NaPi-IIa is involved in the reabsorption of phosphate in renal tubular cells. NaPi-IIa, a type of sodium-phosphate co-transporter, is located at the brush border membrane of renal tubular cells and participates in the reuptake of phosphate as well as sodium. FGF23 or PTH translocates NaPi-IIa from the membrane to the lysosome, where NaPi-IIa is degradated, by endocytosis. In addition, FGF23 or PTH suppresses the transcription of the NaPi-IIa gene. Both results lead to the increased urinary excretion of phosphate, known as phosphaturia.

Familial Tumoral Calcinosis

Familial tumoral calcinosis (FTC, MIM 114120 or 211900) is characterized by ectopic and vascular calcification especially in the hip, elbow and shoulder, hyperphosphatemia with normocalcemia and elevated or normal levels of 1,25(OH)2D. FTC is inherited both in an autosomal recessive and dominant mode. FTC seems to represent the metabolic mirror image of hypophosphatemic conditions, which are characterized by decreased serum phosphate levels, reduced tubular phosphate reabsorption and rickets. A loss-of-function type GALNT3 gene or the FGF23 gene is the cause of the disease. The GALNT3 gene encodes UDP-N-acetyl-a-d-galactosamine:polypeptide N-acetylgalactosaminyltransferase 3 (ppGalNAc-T3) which suggests that the requirement of glycosylation for the activation of FGF23 (42, 43); however, the actual binding site of glycation is unclear. It is likely that mutated FGF23 found in the disease is structurally compromised and unstable, which could result in the over-production of partially- or non-functional FGF23 protein.

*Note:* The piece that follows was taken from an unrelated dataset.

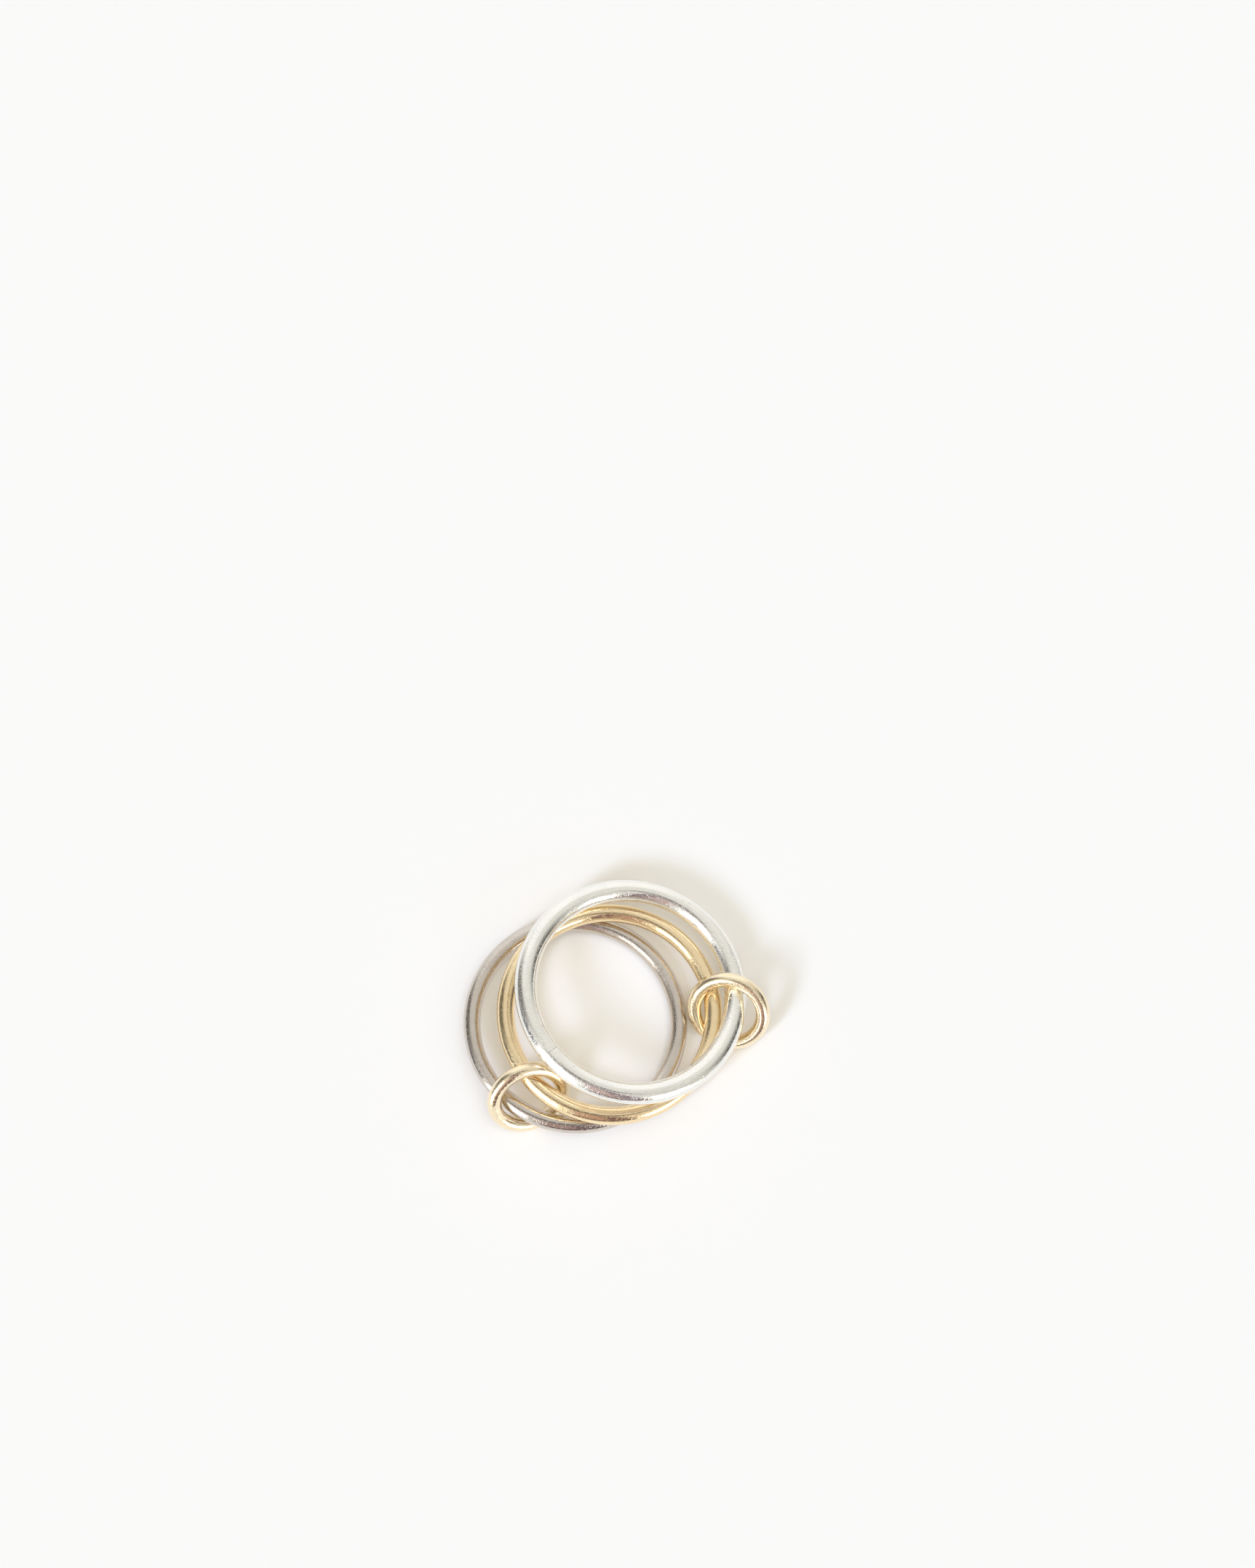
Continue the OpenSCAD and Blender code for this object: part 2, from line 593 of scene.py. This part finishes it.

Secretion of the wild-type product of FGF23 is also impaired and this explains the dominant inheritance.

Other Diseases Related to FGF23

McCune-Albright syndrome (MAS, MIM 174800) is caused by the somatic gain-of-function mutation of the GNAS gene encoding a signal transducer, Gsα and is characterized by skin café -au-lait spots, polyostotic fibrous dysplasia and endocrine abnormalities. Endocrine abnormalities include precocious puberty, hypersecretion of adrenal hormones (ex. Cushing syndrome) and pituitary hormones (ex. pituitary gigantism). Hypophosphatemia is sometimes observed in patients with McCune-Albright syndrome. We, as well as others, have reported elevated levels of FGF23 in patients with MAS and hypophosphatemia (41, 44). Cells of osteogenic lineage comprising osteoblasts, abnormal osteoblasts and osteocytes in dysplastic bone predominantly express FGF23 mRNA in patients with MAS and hypophosphatemia. On the other hand, serum levels of FGF23 are not significantly elevated in patients with MAS without hypophosphatemia.

Congenital microvillous atrophy is associated with chronic diarrhea and its rare complication is hypophosphatemic rickets due to the massive loss of phosphate in urine and watery stools (45). This disease is extremely rare, and the role of FGF23 in this disease remains to be elucidated.